I suspect there is rather more joy, laughter and family life in Mark 
Billingham’s everyday existence than that of Tom Thorne. There is certainly 
more conversation and less talk about Tottenham Hotspur. Whatever the 
differences, the pair are inextricably linked, and not simply by a shared love 
of Johnny Cash. ‘There’s no question that Thorne is me. He’s not as gobby 
as I am, but when you hear Thorne moaning about the state of public transport 
or the NHS, that’s me getting stuff off my chest. I don’t know who the hell 
else it is! But Holland is also me and Hendricks is me too. If I want a funny 
line I will give it to Hendricks. It’s acting again – it’s a performance. 
Whether I am trying to get inside the head of Thorne, or a bumptious chief 
inspector or a serial killer, I ask: “What’s on his desk?
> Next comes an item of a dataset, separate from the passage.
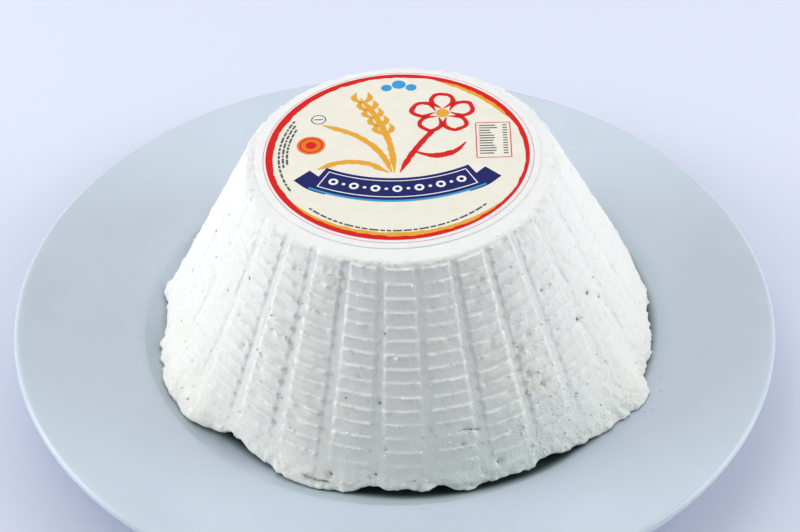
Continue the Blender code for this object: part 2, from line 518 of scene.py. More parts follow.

What’s on the 
walls around him?” It’s like Laurence Olivier said: You start with the 
shoes.’

Despite Thorne’s rough edges (and possibly because of them), there is plenty 
of life in the old dog yet. The years have changed them both, for sure. ‘How 
could any character be the same as they were ten years ago?’ Billingham asks. 
‘But that is one reason readers love series. It’s the reason I love them. I 
want to see this cast of characters change and grow.’

As if to prove his point, Billingham has already begun a new Ryman’s notepad 
with ‘Thorne Book 12’ on the front. All he will reveal is that his alter 
ego will travel far from London and in the company of an old adversary. Even 
Billingham doesn’t know how it will all end just yet. For now, he is simply 
grateful to have got this far. ‘I can’t think of anything I would rather be 
doing. Sometimes I wonder why I waited so long to do it. But actually, I am 
glad I spent twenty years doing stand-up. I am glad I was an actor. I am glad I 
did all those things. I wouldn’t be the writer I am without them.’